Można było odnieść wrażenie, że rundę finałową zespół jechał już „na oparach” z racji bardzo wąskiej kadry. Drużyna kilka razy nawet nie wystawiała do meczu pełnej osiemnastki, a trener nie wykorzystywał limitu zmian, nie mając najwyraźniej na ławce w pełni zdrowych i wartościowych zmienniczek. Trochę szkoda, bo po wejściu do grupy mistrzowskiej i przy jednocześnie dużej stracie punktowej do czołówki, był to idealny moment, aby dać się pokazać młodszym piłkarkom i ogrywać je przed kolejnym sezonem. Problem w tym, że takiego szerokiego zaplecza GieKSa jeszcze nie ma i szybko mieć nie będzie. Pozostało więc ambitnie walczyć w każdym meczu, co zaowocowało pokonaniem będącego w chwilowym kryzysie mistrza Polski z Łęcznej. To niewątpliwie największy sukces minionego sezonu.

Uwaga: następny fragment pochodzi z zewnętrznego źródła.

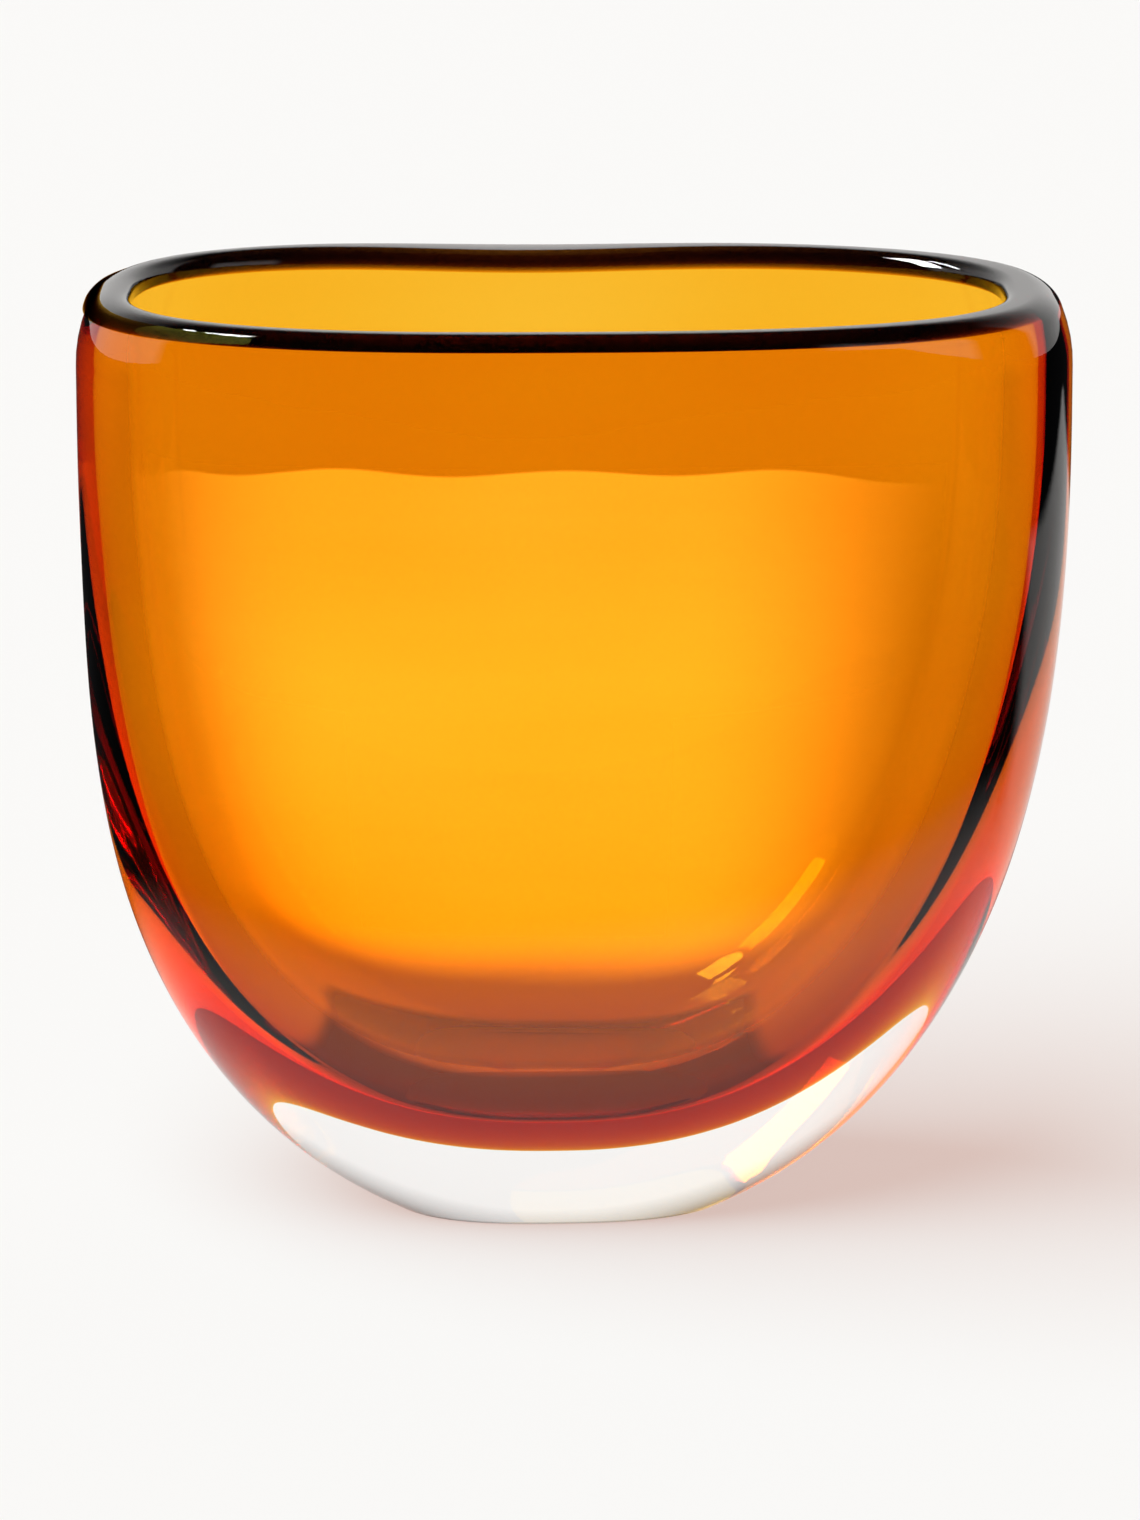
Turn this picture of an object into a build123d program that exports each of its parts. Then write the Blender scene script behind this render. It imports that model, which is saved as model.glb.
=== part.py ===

Teraz przed nami kadrowa rewolucja, zapewne nie tak duża, jak w innych sekcjach, ale wymiana musi nastąpić, aby zespół dalej się rozwijał. Zapowiada się bardzo ciekawy nowy sezon i może nawet walka o miejsce na podium. Zachęcam wszystkich do kibicowania dziewczynom, bo to ładniejsza strona GieKS-y. Tym, którzy marudzą na słabszą technikę piłkarki gwarantują olbrzymie zaangażowanie w mecz i wielkie emocje. Doceńcie, że to są pasjonatki pozytywnie zakręcone na punkcie piłki. Pomimo licznych innych zajęć, większość uczy się, pracuje albo zajmuje się domem i dzieckiem, znajdują czas na intensywne treningi. Nie jest dla nich problemem pot, ból, zimno ani trawa we włosach. Piszę to jako tata szalonej osiemnastolatki, trenującej co prawda inną dyscyplinę, dla której każdy trening — nie mówiąc o zawodach — to świętość, a nie przykry obowiązek.
Obserwując polską piłkę kobiecą od kilku lat widzę jak szybko się rozwija. Z każdym rokiem przybywa klubów, wzrasta poziom wyszkolenia i wszystko to wygląda coraz bardziej profesjonalnie, choć dobrego terminarza rozgrywek do tej pory nie potrafią ułożyć. Zauważyli to w końcu w PZPN-ie dofinansowując kluby i reformując rozgrywki. Za piłkę kobiecą biorą się na poważnie potentaci, Lech, Legia, Cracovia czy Jagiellonia. Za kilka lat Ekstraliga będzie już w zupełnie innym miejscu, mam nadzieję, że z GieKSą na czele.